If you’re on an earlier version, things get complicated. There’s a bug, fixed in 1.14, that could crash your OPA/Gatekeeper setup. For this reason, if you’re not on 1.14 (and can’t update your platform), you’ll need to skip Gatekeeper (using K8s Policy Controller for instance). That’s a bit trickier and outside the scope of this tutorial.

The “V2”, without Gatekeeper, with Kube-Mgmt and OPA

Of course, you also need admin access on the cluster. Gatekeeper offers a simple way to test your permissions by trying to grant yourself admin rights.

wait for it

kubectl create clusterrolebinding cluster-admin-binding \
    --clusterrole cluster-admin \
    --user [your user]

Quick tip: if you don’t know the name of the access account you’re currently using, you can run this command:

kubectl config view --template='{{ range .contexts }}{{ if eq .name "'$(kubectl config current-context)'" }}Current user: {{ .context.user }}{{ end }}{{ end }}'
Current user: clusterUser_zwindlerk8s_rg_zwindlerk8s

Installation

I set up a small AKS cluster in version 1.14 for the occasion and deployed the prepackaged version of Gatekeeper.

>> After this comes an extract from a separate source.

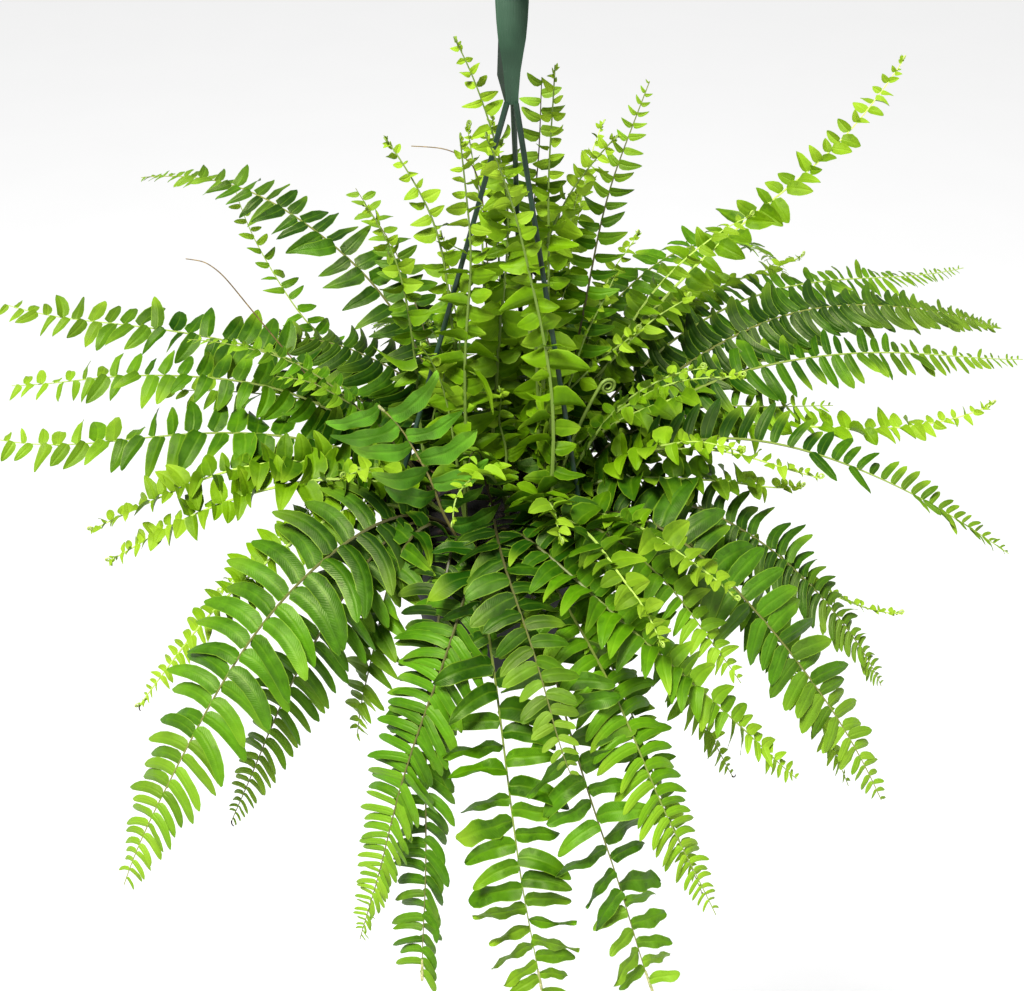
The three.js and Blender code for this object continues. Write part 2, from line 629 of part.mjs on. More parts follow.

kubectl apply -f https://raw.githubusercontent.com/open-policy-agent/gatekeeper/master/deploy/gatekeeper.yaml

Tada! And just like that, Gatekeeper is installed on your cluster. Note: The official documentation provides steps to build your own image.

What’s in my cluster?

Taking a closer look at what the manifest does, here’s what you deploy when running the above command:

a Namespace gatekeeper-system
a ServiceAccount gatekeeper-admin, associated with a Role and a ClusterRole gatekeeper-manager-role via (respectively) a RoleBinding and ClusterRoleBinding gatekeeper-manager-rolebinding
a Deployment gatekeeper-controller-manager and gatekeeper-audit
a Service gatekeeper-webhook-service
a Secret gatekeeper-webhook-server-cert containing a certificate

Nothing exceptional so far. Where it gets interesting is:

two CRDs (Custom Resource Definitions): configs.config.gatekeeper.sh and constrainttemplates.templates.gatekeeper.sh
a validating webhook configuration gatekeeper-validating-webhook-configuration

Validating Webhook

The validation webhook first. The first time I heard about validating webhooks was during the talk 101 Ways to “Break and Recover” Kubernetes Cluster at Kubecon 2018.

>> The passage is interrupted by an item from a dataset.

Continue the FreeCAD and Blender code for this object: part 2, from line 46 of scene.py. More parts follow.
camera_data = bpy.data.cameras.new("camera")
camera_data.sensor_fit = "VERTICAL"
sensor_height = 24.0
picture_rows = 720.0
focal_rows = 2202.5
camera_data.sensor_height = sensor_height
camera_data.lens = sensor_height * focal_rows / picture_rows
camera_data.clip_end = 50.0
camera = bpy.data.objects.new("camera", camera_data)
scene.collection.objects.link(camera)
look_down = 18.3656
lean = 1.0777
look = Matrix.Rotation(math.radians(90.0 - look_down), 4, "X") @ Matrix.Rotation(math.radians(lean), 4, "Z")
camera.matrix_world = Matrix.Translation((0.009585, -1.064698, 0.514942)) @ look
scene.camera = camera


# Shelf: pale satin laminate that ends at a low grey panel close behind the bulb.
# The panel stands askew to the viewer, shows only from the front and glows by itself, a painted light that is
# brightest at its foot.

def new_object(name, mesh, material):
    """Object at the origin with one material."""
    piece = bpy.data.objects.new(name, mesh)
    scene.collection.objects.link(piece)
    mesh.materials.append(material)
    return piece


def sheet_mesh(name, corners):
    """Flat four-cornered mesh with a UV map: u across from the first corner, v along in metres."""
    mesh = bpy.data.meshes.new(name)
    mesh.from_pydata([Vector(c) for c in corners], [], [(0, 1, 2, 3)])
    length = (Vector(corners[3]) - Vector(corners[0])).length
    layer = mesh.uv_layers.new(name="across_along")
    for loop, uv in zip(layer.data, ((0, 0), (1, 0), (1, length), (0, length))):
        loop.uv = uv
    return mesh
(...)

The problems these Oath (formerly Yahoo) employees were facing were identical to mine. Some teams, when pulling (a.k.a. copy/pasting) manifests from other teams, forgot to change the Ingress URLs. This resulted in user requests being distributed randomly between 2 completely different services.

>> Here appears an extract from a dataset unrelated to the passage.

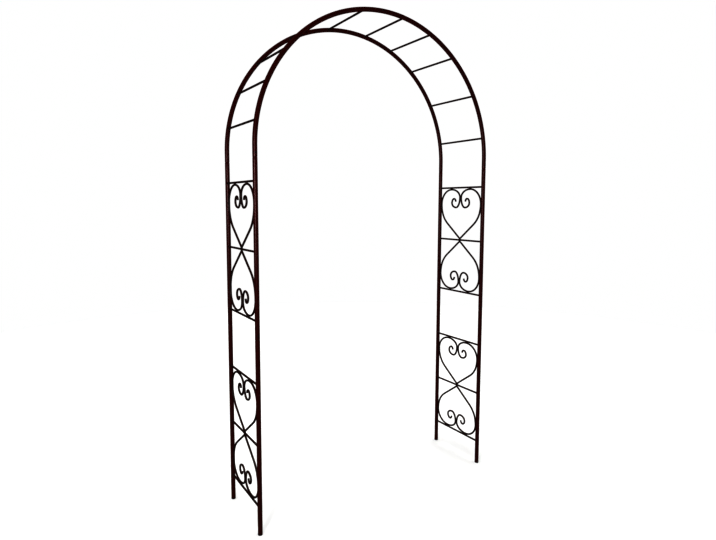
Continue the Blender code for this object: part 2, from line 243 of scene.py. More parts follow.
# %% Moulded plastic
MOULD_PEBBLE = 0.0008  # real pebbles are a tenth to a fifth of a millimetre wide, so drawn coarser

moulded_plastic, tree, metres = new_finish("moulded_black_polyethylene")
pebble = add_node(tree, "ShaderNodeTexVoronoi", {"Vector": metres, "Scale": 1 / MOULD_PEBBLE})
shade = add_node(tree, "ShaderNodeMix", {
    "Factor": pebble.outputs["Distance"], "A": linear("#151515"), "B": linear("#1e1e1e"),
}, data_type="RGBA")
relief = add_node(tree, "ShaderNodeBump", {
    "Height": pebble.outputs["Distance"], "Strength": 0.4, "Distance": 0.0001,
})
surface = add_node(tree, "ShaderNodeBsdfPrincipled", {
    "Base Color": shade.outputs["Result"], "Roughness": 0.6, "IOR": 1.51,
    "Normal": relief.outputs["Normal"],
})
add_node(tree, "ShaderNodeOutputMaterial", {"Surface": surface.outputs["BSDF"]})
print("Finish", moulded_plastic.name, "with", len(tree.nodes), "nodes")

# %% [markdown]
# ## One way to make every round piece
#
# A tube, a rod, a weld bead and a screw thread are all rings of points with faces between
# one ring and the next. Making the rings in code gives the same control as a sweep along a
# curve, and more: each point of a ring may have its own place, so a rod's end can follow the
# round of the tube that it meets. A curve with a bevel would be shorter to write, but its
# ends are always cut flat.

# %% Rings into meshes
SHARP_CORNER = math.radians(50)


def join_rings(shape, near, far):
    """Faces all round between one ring of corners and the next."""
    for i in range(len(near)):
        j = (i + 1) % len(near)
        shape.faces.new((near[i], near[j], far[j], far[i]))


def cap_ring(shape, row):
    """A fan of faces that closes the end of a skin."""
    middle = shape.verts.new(sum((corner.co for corner in row), Vector()) / len(row))
    for i in range(len(row)):
        shape.faces.new((row[i], row[(i + 1) % len(row)], middle))


def mesh_over(name, groups, closed_round=False):
    """A mesh over groups of rings. Each group is a skin of its own, capped or closed round."""
    shape = bmesh.new()
    for rings in groups:
        rows = [[shape.verts.new(point) for point in ring] for ring in rings]
        for near, far in zip(rows, rows[1:]):
            join_rings(shape, near, far)
        if closed_round:
            join_rings(shape, rows[-1], rows[0])
        else:
            cap_ring(shape, rows[0])
            cap_ring(shape, rows[-1])
    bmesh.ops.recalc_face_normals(shape, faces=shape.faces)
    mesh = bpy.data.meshes.new(name)
    shape.to_mesh(mesh)
    shape.free()
    mesh.shade_smooth()
    mesh.set_sharp_from_angle(angle=SHARP_CORNER)
    return mesh


print("Corners sharper than", round(math.degrees(SHARP_CORNER)), "degrees stay crisp")

# %% [markdown]
# ## How a piece joins the arch
#
# Nothing on the arch moves, so the frame has one body and every piece rides on it. A piece
# also gets its finish and, where it is a finer version of a solid, that solid is hidden.

# %% Pieces on the frame
def add_piece(name, mesh, finish, node=None):
    """Puts a piece on the arch: it rides on the only body and may stand for a solid."""
    piece = put_in_scene(name, mesh)
    if not mesh.materials:
        mesh.materials.append(finish)
    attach(piece, "root")
    if node:
        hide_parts(node)
    return piece


# %% [markdown]
# ## Where the tubes run
#
# The arch is two hoops, one behind the other, each made of two lower legs, two upper legs
# and two quarter arches. The sizes are the frame's own, in metres like all lengths here, and
# the place of one leg in the frame is printed to compare.

# %% Sizes of the hoops
DEPTH = 0.374  # from one hoop's middle line to the other's
HALF_SPAN = 0.690  # from the middle of the arch to a leg's middle line
SPRING_HEIGHT = 1.800  # where the quarter circles start
LEG_JOINT_HEIGHT = 0.930
ARCH_JOINT_HEIGHT = 1.750
ARCH_JOINT_DROP = SPRING_HEIGHT - ARCH_JOINT_HEIGHT
QUARTER_LENGTH = HALF_SPAN * math.pi / 2
FOOT_HEIGHT = 0.006
JOINT_GAP = 0.0003  # between a piece and the one that it is fitted to
FOOT_TOP = FOOT_HEIGHT + JOINT_GAP
SIDES = {"left": -1, "right": 1}
PLANES = {"front": -1, "rear": 1}
SIDEWAYS = Vector((1, 0, 0))
ACROSS = Vector((0, 1, 0))
UP = Vector((0, 0, 1))

leg_low, leg_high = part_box("lower_leg_rear_right")
leg_middle = (leg_low + leg_high) / 2
print("In the frame the rear right leg stands at", round(leg_middle.x, 4), round(leg_middle.y, 4))

# %% [markdown]
# ### Their middle lines
#
# A leg is straight. A quarter arch goes up straight for 50 mm and then round a quarter
# circle. Each of these lines is a function that takes a distance along the tube and gives
# the middle of the tube there, and the direction that points out of the arch. A curve object
# could hold the line too, but a function can be asked for any distance exactly.

# %% Lines of the tubes
def on_arch(angle, side=1):
    """A point of the hoop's middle line and the way out from it. Angles start at the spring line."""
    out = Vector((side * math.cos(angle), 0, math.sin(angle)))
    return Vector((0, 0, SPRING_HEIGHT)) + HALF_SPAN * out, out


def straight_line(side, bottom):
    """The middle line of a leg, as a function of the distance up it."""
    def spot(distance):
        return Vector((side * HALF_SPAN, 0, bottom + distance)), Vector((side, 0, 0))
    return spot


def quarter_line(side):
    """The middle line of a quarter arch, as a function of the distance up and round it."""
    def spot(distance):
        if distance < ARCH_JOINT_DROP:
            return straight_line(side, ARCH_JOINT_HEIGHT)(distance)
        return on_arch((distance - ARCH_JOINT_DROP) / HALF_SPAN, side)
    return spot


print("A quarter arch is", round((ARCH_JOINT_DROP + QUARTER_LENGTH) * 1000), "mm long")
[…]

The solution proposed at that conference was to use Kubernetes’ Validating/Mutating Admission Webhooks (roughly stable since 1.11).

Back in 2018, when digging into the topic, I found very little documentation about it beyond the official docs (I’ve found more since). Another issue: Admission webhooks require developing your own Controller, which wasn’t very accessible (see links at the end of the article).

Fortunately, Gatekeeper and OPA will handle that for us.

Custom Resource Definition

For those unfamiliar with CRDs, they are simply extensions of the Kubernetes API. The big advantage of CRDs is that they provide a way for third-party vendors to add their own logic inside Kubernetes.

I already talked about CRDs in my article on Rook which allows automated management of Ceph clusters (and more!) via the CephCluster CRD. All common administration tasks are integrated into Kubernetes (even though Kube has no native knowledge of them), managed by a Controller included in Rook, and configured via CRDs.

Gatekeeper will add 3 components to our Kubernetes:

a Config object
a ConstraintTemplate object
a Constraint object

Config

The principle of Gatekeeper, as shown in the following diagram, is that it hooks into your Kubernetes API server and “synchronizes” events for new object creation, looking for objects that don’t comply with your compliance policies.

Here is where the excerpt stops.